Basée à Genève, l’organisation de défense des droits de l’homme a déclaré que les témoignages recueillis par les équipes d’Euro-Med Monitor «confirment» les informations publiées par le journal Haaretz sur «les exécutions de détenus de Ghaza», ajoutant : «D’autres détenus sont morts après avoir été soumis à des tortures et à des mauvais traitements extrêmes dans le camp militaire israélien de Sde Teman, situé entre Be’er Sheva et Ghaza, transformé en une nouvelle prison semblable à Guantanamo, où les détenus sont enfermés dans des conditions inhumaines.»
Euro-Med Monitor a cité «l’utilisation par l’armée israélienne de poulaillers en plein air pour héberger les détenus et la rétention de nourriture ou de boisson pendant de longues périodes.
Le camp de Sde Teman détient des Palestiniens de tous âges, des jeunes enfants aux personnes âgées. Dans les enceintes clôturées, les détenus ont les yeux bandés et sont soumis à de rudes interrogatoires, les mains liées. Selon des témoignages, des lumières sont allumées et éclairaient intensément sur eux la nuit, dans le but de les épuiser et de les torturer».
«Des soldats israéliens tirent sur cinq détenus»

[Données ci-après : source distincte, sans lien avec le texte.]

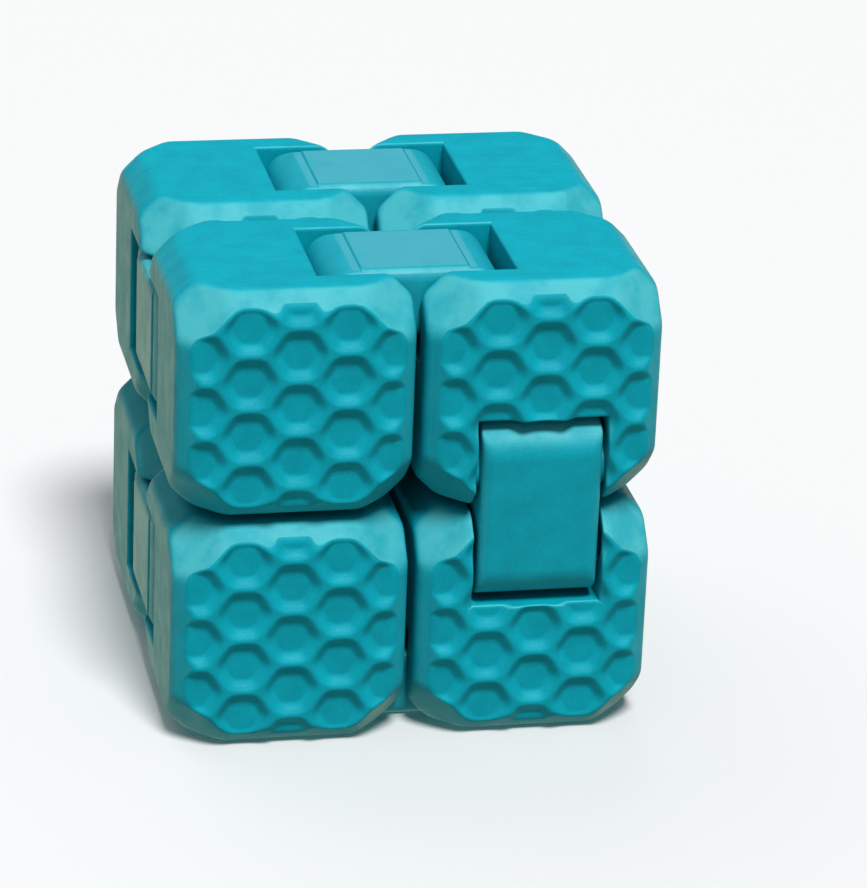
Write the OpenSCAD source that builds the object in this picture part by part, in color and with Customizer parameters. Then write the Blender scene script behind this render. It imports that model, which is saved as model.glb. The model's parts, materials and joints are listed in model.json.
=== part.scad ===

L’organisation a collecté de nombreux témoignages de détenus récemment libérés, qui affirment avoir «enduré diverses formes de torture et de mauvais traitements, n’étaient pas autorisés à utiliser le téléphone et n’avaient pas le droit de rencontrer des avocats ni de recevoir la visite des autorités et que plusieurs prisonniers âgés ont subi des passages à tabac cruels et des traitements humiliants, que les détenus avaient les yeux bandés et étaient liés, les mains et les pieds menottés et s’ils essayaient de demander quoi que ce soit, ils étaient confrontés à des abus et à des menaces». L’organisation a cité le témoignage d’un détenu libéré qui affirmait «avoir vu des soldats israéliens tirer directement sur cinq détenus et les tuer lors d’incidents distincts».
Pour étayer ses affirmations, l’ONG a rapporté la mort suspecte de plusieurs travailleurs palestiniens, avant de déclarer que «le sort de centaines d’autres reste inconnu». Les équipes d’Euro-Med Monitor ont déjà documenté la détention «de plus de 1200 civils palestiniens lors de campagnes d’arrestations aléatoires israéliennes dans différentes zones de Ghaza pendant le génocide israélien actuel.
Ces arrestations ont eu lieu après la prise d’assaut de résidences et d’écoles abritant des milliers de personnes déplacées. Après leur libération, l’armée israélienne a délibérément laissé les prisonniers palestiniens les yeux bandés, presque nus et agenouillés au sol, après les avoir soumis à toutes les formes de passages à tabac et de mauvais traitements».
Selon l’ONG, «certains détenus ont été forcés à porter des armes afin qu’ils puissent être filmés pour soutenir les campagnes israéliennes d’arrestations, de torture, de passages à tabac sévères et d’autres abus».
Dans le même temps, a ajouté l’ONG, l’armée israélienne «a délibérément publié des images et des photos choquantes montrant des détenus palestiniens les yeux bandés et presque nus, agenouillés au sol, gardés par des soldats israéliens, ou transportés dans des bus militaires vers des destinations inconnues».
Pour Euro-Med Human Rights Monitor, «ces campagnes d’arrestations aléatoires ont visé des médecins, des infirmières, des journalistes et des personnes âgées, dont des dizaines de femmes, comme Hadeel Youssef Issa Al Dahdouh.
Dans une scène inhumaine, Al Dahdouh apparaît sur une photo aux côtés d’un groupe d’hommes nus dans un camion militaire israélien».
Face à toutes ces violations du droit international, l’ONG a exhorté le Comité international de la Croix-Rouge (CICR) et le Groupe de travail des Nations unies sur la détention arbitraire à faire pression sur les autorités israéliennes pour qu’elles révèlent le sort de tous les détenus de Ghaza, libèrent tous les civils arrêtés et enquêtent sur les horribles violations commises, auxquelles ces civils détenus sont soumis.